Gus Mus belajar menulis Arab dari papan-papan I'lan (pengumuman). "Waktu itu, santri-santri Cirebon, santri-santri kamar Mars, dan sebagainya, kalau mau mengadakan kumpulan musyawarah selalu buat I'lan. Nah, itu selalu bagus-bagusan tulisan. Saya selalu di papan-papan tulis itu, bawa kertas dan belajar nulis," kata Gus Mus.

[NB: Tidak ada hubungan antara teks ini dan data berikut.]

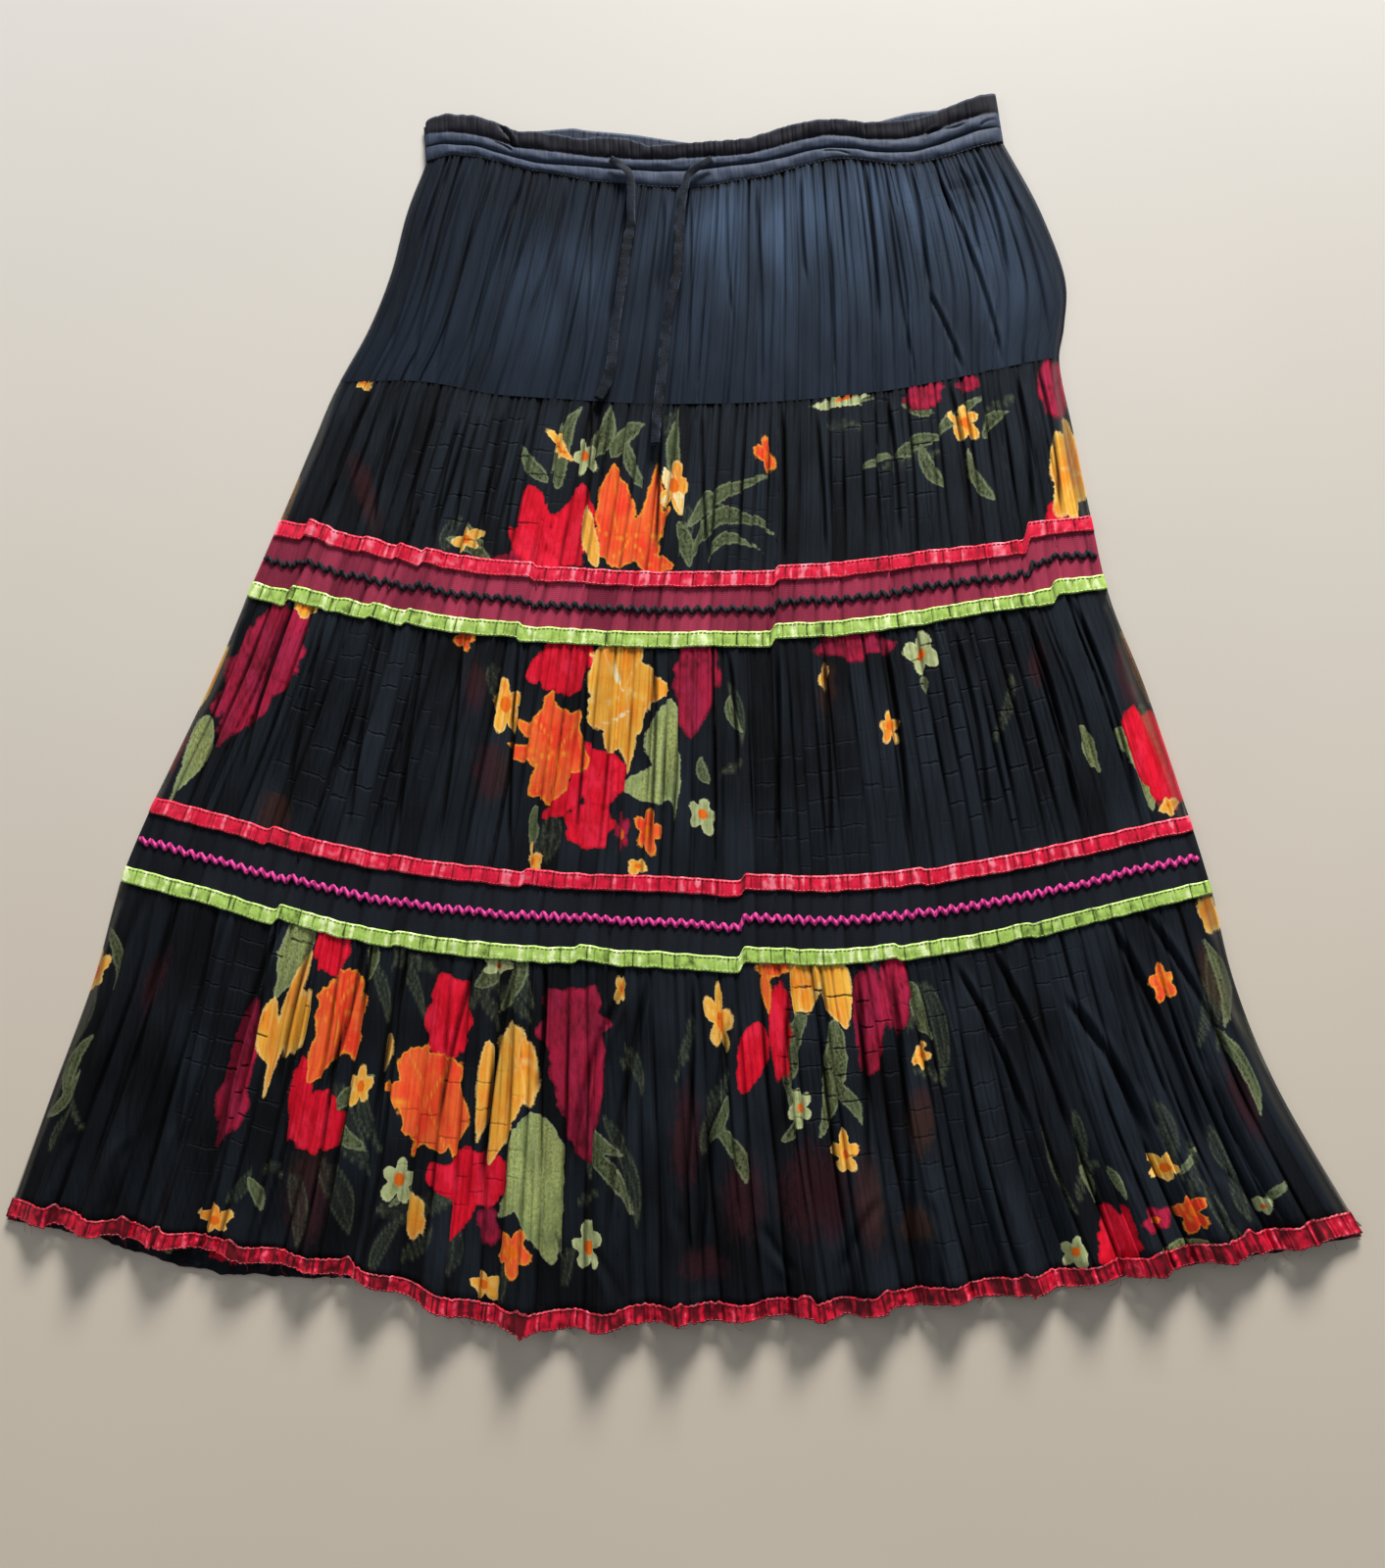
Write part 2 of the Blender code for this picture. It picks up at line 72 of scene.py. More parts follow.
# Ends of each row, and its height up the skirt at five even places across it.
Row = namedtuple("Row", "x_left x_right y_left y_quarter y_middle y_three y_right")
ROWS = {
    "waist_top_back": Row(-0.183, 0.243, 0.443, 0.430, 0.419, 0.433, 0.447),
    "waist_top": Row(-0.182, 0.243, 0.441, 0.418, 0.411, 0.424, 0.445),
    "channel_one": Row(-0.182, 0.245, 0.429, 0.408, 0.402, 0.413, 0.431),
    "channel_two": Row(-0.182, 0.246, 0.416, 0.398, 0.392, 0.403, 0.419),
    "waist_bottom": Row(-0.181, 0.248, 0.406, 0.388, 0.381, 0.391, 0.409),
    "yoke_upper": Row(-0.196, 0.275, 0.364, 0.337, 0.330, 0.336, 0.351),
    "yoke_middle": Row(-0.206, 0.290, 0.322, 0.300, 0.293, 0.296, 0.305),
    "yoke_lower": Row(-0.223, 0.289, 0.277, 0.257, 0.251, 0.257, 0.268),
    "yoke_bottom": Row(-0.244, 0.285, 0.238, 0.223, 0.214, 0.220, 0.244),
    "tier_two_middle": Row(-0.262, 0.294, 0.195, 0.168, 0.156, 0.164, 0.188),
    "band_one_top": Row(-0.289, 0.306, 0.128, 0.097, 0.084, 0.093, 0.119),
    "band_one_bottom": Row(-0.308, 0.314, 0.082, 0.053, 0.040, 0.051, 0.078),
    "tier_three_middle": Row(-0.337, 0.341, 0.010, -0.035, -0.053, -0.040, 0.000),
    "band_two_top": Row(-0.377, 0.369, -0.077, -0.121, -0.135, -0.130, -0.093),
    "band_two_bottom": Row(-0.397, 0.381, -0.127, -0.173, -0.188, -0.180, -0.137),
    "tier_four_upper": Row(-0.417, 0.396, -0.204, -0.252, -0.268, -0.255, -0.205),
    "tier_four_lower": Row(-0.444, 0.422, -0.282, -0.335, -0.349, -0.333, -0.274),
    "hem": Row(-0.475, 0.475, -0.373, -0.407, -0.436, -0.414, -0.371),
    "hem_back": Row(-0.475, 0.475, -0.376, -0.411, -0.434, -0.414, -0.374),
}
WAIST_ROWS = ["waist_top", "channel_one", "channel_two", "waist_bottom"]
SKIRT_ROWS = ["waist_bottom", "yoke_upper", "yoke_middle", "yoke_lower", "yoke_bottom",
              "tier_two_middle", "band_one_top", "band_one_bottom", "tier_three_middle",
              "band_two_top", "band_two_bottom", "tier_four_upper", "tier_four_lower", "hem"]
BACK_ROWS = SKIRT_ROWS[:-1] + ["hem_back"]

# Rows where the panels are joined; their folds run straight from one to the next.
SEAM_ROWS = ("waist_bottom", "yoke_bottom", "band_one_top", "band_one_bottom", "band_two_top",
             "band_two_bottom", "hem", "hem_back")

# The waistband's lines where the picture shows them: pixels across, pixels down.
WAIST_LINE_HEIGHT = 0.0075
WAIST_LINES = {
    "waist_top": [
        (433, 124), (439, 118), (457, 116), (485, 118), (507, 125), (520, 131), (526, 134), (550, 134),
        (572, 137), (587, 141), (592, 142), (600, 140), (626, 140), (648, 143), (658, 148), (665, 150),
        (673, 147), (698, 146), (724, 144), (758, 142), (773, 138), (793, 131), (814, 125), (836, 122),
        (853, 121), (864, 122), (873, 124), (894, 125), (912, 123), (933, 121), (949, 116), (977, 105),
        (998, 97), (1016, 93),
    ],
    "waist_top_back": [
        (433, 126), (470, 123), (505, 129), (524, 131), (550, 130), (572, 128), (587, 127), (592, 129),
        (615, 131), (648, 134), (680, 139), (702, 142), (730, 147), (800, 136), (860, 127), (885, 126),
        (892, 122), (912, 116), (933, 111), (955, 109), (968, 108), (985, 105), (1016, 95),
    ],
    "channel_one": [
        (433, 134), (463, 133), (491, 137), (507, 142), (524, 148), (572, 154), (604, 158), (648, 161),
        (680, 161), (728, 158), (760, 156), (782, 151), (803, 145), (825, 139), (847, 136), (868, 137),
        (890, 141), (912, 141), (933, 138), (955, 132), (977, 123), (998, 116), (1020, 112),
    ],
    "channel_two": [
        (433, 148), (448, 145), (485, 147), (507, 154), (528, 160), (550, 165), (593, 168), (632, 171),
        (665, 173), (700, 173), (724, 170), (760, 166), (782, 163), (803, 158), (825, 152), (847, 149),
        (873, 150), (890, 153), (912, 154), (933, 153), (955, 147), (977, 139), (998, 131), (1022, 127),
    ],
    "waist_bottom": [
        (434, 163), (444, 160), (463, 157), (491, 160), (518, 167), (539, 173), (572, 178), (600, 184),
        (637, 187), (665, 190), (695, 191), (724, 190), (745, 185), (782, 179), (803, 173), (825, 167),
        (847, 162), (868, 161), (890, 164), (912, 167), (933, 166), (955, 162), (977, 156), (998, 149),
        (1024, 142),
    ],
}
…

Disamping sekolah madrasah, sebagai anak yang masih remaja, wajar jika Gus Mus rentan terpengaruh lingkungan. Alkisah, Lirboyo waktu itu terkenal dengan dunia supranaturalnya. Banyak sekali santri-santri yang melakukan amalan supaya jaduk, supaya macam-macam. Gus Mus rupanya tergoda untuk mendalami bidang klenik tersebut. Bahkan, beliau bergaul akrab dengan almaghfurllah KH Djazuli Utsman (Gus Miek), pengasuh Pondok Al-Falah Ploso yang kemudian dikenal sebagai waliyullah. Pada masa hidupnya, Gus Miek sendiri terkenal khariqal Adat dan kontroversial, salah satunya berdakwah di lingkungan prostitusi. Tak jauh beda dengan Gus Miek, perilaku Gus Mus berlahan mulai mengarah pada tindakan yang khariqul adat; rambutnya dibiarkan panjang, pakaiannya model-model, suka pakai bangkiak, dan segala macam.